Che ve ne fate, adesso, della Lady della pace che ha scoperto la Realpolitik?
Aung San Suu Kyi oggi è accusata dalle anime belle del pol. corr. di tacere sulle morti dei dei rohingya. Ma le cose sono più complicate di quel che sembrano
Roma. Il problema non è Aung San Suu Kyi e il suo tentativo di (non) gestire un conflitto etnico che da cinquant’anni, periodicamente, si riaccende nella regione del Rakhine, in Myanmar. Il problema è l’occidente con i suoi premi Nobel, è la strategica costruzione di idoli della pace da venerare, da mettere in copertina, e di cui sbarazzarsi quando perfino i Santi mostrano il loro lato politico, ovvero umano.

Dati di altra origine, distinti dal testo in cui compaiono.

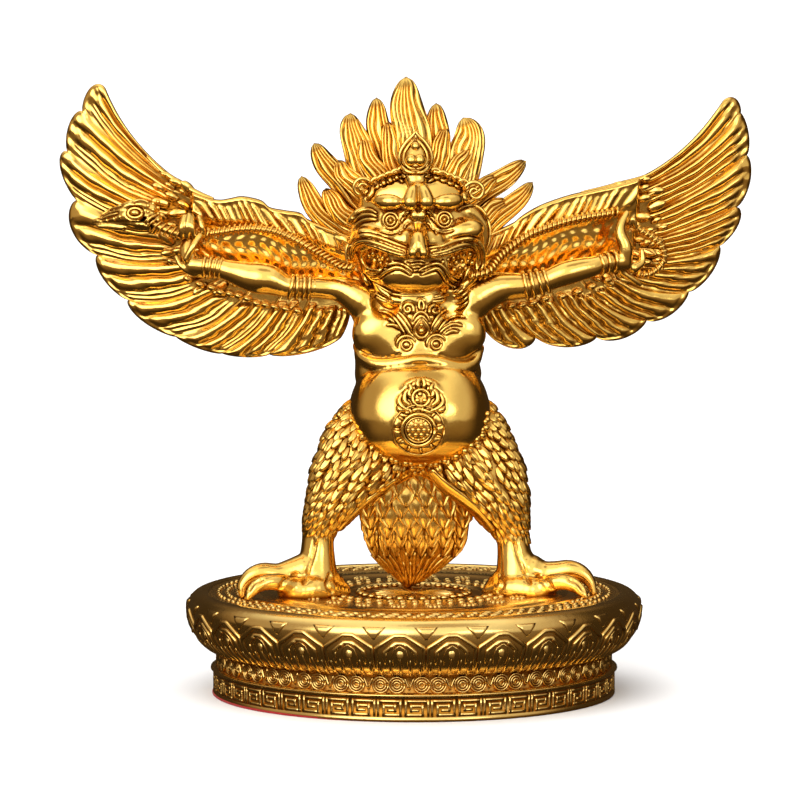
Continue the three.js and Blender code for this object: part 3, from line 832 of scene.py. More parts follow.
@dataclass
class Studio:
    """A pale floor, a pale surround that only the camera sees, soft light and the camera.

    A lobe of the light tent is a direction, and how far a view has to look along it for the lobe to start
    and to be full.
    """

    floor_radius: float = 9.0
    floor_tone: float = 0.86
    floor_roughness: float = 0.9
    floor_gloss: float = 0.1
    surround_share: float = 0.98
    surround_tone: float = 0.93
    above: Lobe = ((0, 0, 1), -0.075, -0.045)
    ahead: Lobe = ((-0.25, -0.85, 0.5), -0.25, 0.35)
    gap: Lobe = ((0.15, -0.3, 1.0), 0.955, 0.985)
    right: Lobe = ((1.0, -0.15, 0.1), 0.40, 0.85)
    left: Lobe = ((-1.0, -0.15, 0.1), 0.40, 0.85)
    low_front: Lobe = ((0, -1, 0), 0.0, 0.6)
    low_rise: Lobe = ((0, 0, 1), -0.9, -0.2)
    soft_box: Lobe = ((-0.50, -0.80, 0.42), 0.86, 0.975)
    narrow_box: Lobe = ((0.46, -0.85, 0.30), 0.975, 0.992)
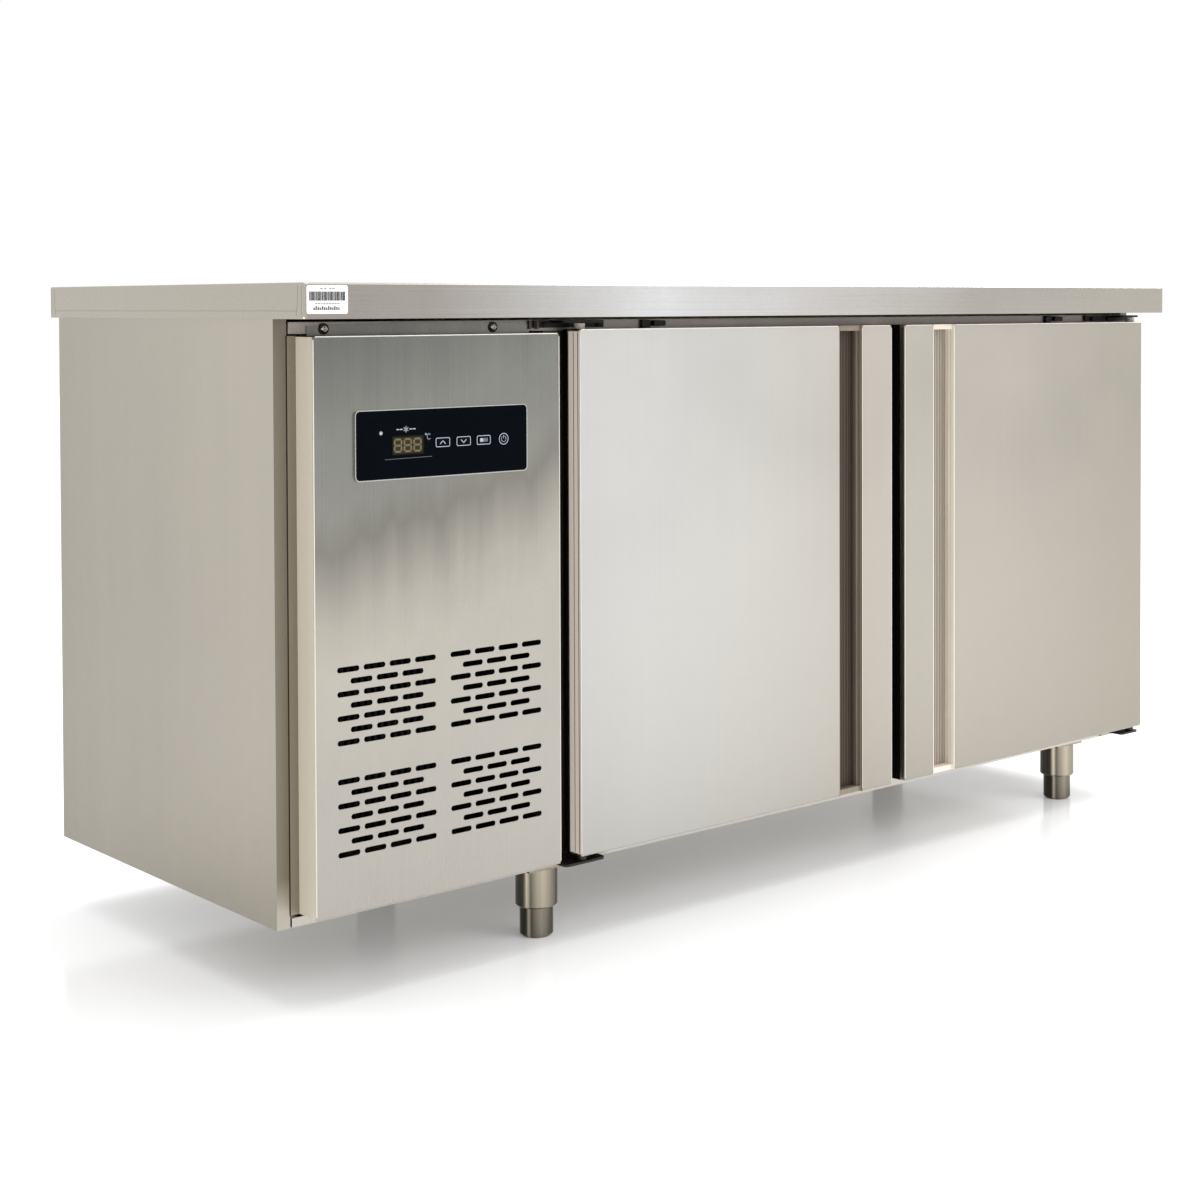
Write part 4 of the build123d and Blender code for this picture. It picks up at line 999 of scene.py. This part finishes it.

Aung San Suu Kyi è stata “The Lady” di Luc Besson e “Walk On” degli U2, un’icona pop coccolata per via dei trent’anni di limitazione della libertà impostale dal regime militare che criticava. Adesso che è Consigliere di stato a Naypyidaw da nemmeno un anno, il conflitto nel Rakhine sta aumentando – forse anche per via della possibile radicalizzazione di alcuni gruppi di rohingya – e lei viene accusata di tacere su un “genocidio”.
Perfino Amnesty International la scarica. Sono passati soltanto 5 anni dalla cerimonia in cui, tutti in piedi, la applaudivano mentre ritirava (in ritardo di 22 anni) il suo Nobel a Oslo e diceva: “La pace assoluta è un obiettivo irraggiungibile, ma dobbiamo continuare a perseguirlo”. Cosa sia successo, nel frattempo, è chiaro: la Signora ha dovuto sporcarsi le mani, perché è a capo di una democrazia giovane, povera, con conflitti etnici e religiosi che cinquant’anni di dittatura militare non hanno fatto che aggravare. Ha scoperto la Realpolitik. E’ lo stesso effetto che fa, otto anni dopo, l’icona del presidente Obama sul poster di “Hope”, e le foto sullo scranno norvegese, dopo aver realizzato che le guerre sono state sue, quanto quelle di Bush. Il problema dei rohingya, minoranza musulmana stanziata nel Rakhine, la regione birmana sul Golfo del Bengala, non è una novità per chi si occupi di questioni asiatiche. Non è una novità nemmeno per Aung San Suu Kyi, oggi è accusata dalle anime belle del pol. corr. di tacere su quelle morti. L’occidente piange sulla fotografia del bambino ucciso che ricorda l’immagine di Aylan Kurdi, in Turchia, ed è di nuovo soltanto una questione di immagini, di copertine che si sovrappongono. Ma è soltanto ideologia. Le cose sono molto più complicate di così.
I rohingya sono i migranti che nessuno vuole, un popolo senza patria che scappa da povertà e persecuzioni. Convivono difficilmente con la maggioranza buddista (il Myanmar è la patria del movimento 969 di Ashin Wirathu) e non sono riconosciuti come minoranza dal governo di Naypyidaw. Tra ottobre e novembre gruppi estremisti di rohingya hanno attaccato più volte obiettivi militari nel Rakhine, l’esercito ha risposto con una repressione violenta – simile a quella del 2012, che fece un numero ancora oggi imprecisato di morti. Nell’estate del 2015 in diecimila tentarono di raggiungere via mare le coste di Malesia, Thailandia, Indonesia come rifugiati, furono respinti pure da loro. Quelli che scappano via terra finiscono nei campi profughi del Bangladesh, uno dei paesi più poveri del mondo dove il rischio di radicalizzazione è particolarmente alto. In tutto questo Aung San Suu Kyi si è trasformata da icona in (real)politica, e l’occidente non può perdonarglielo.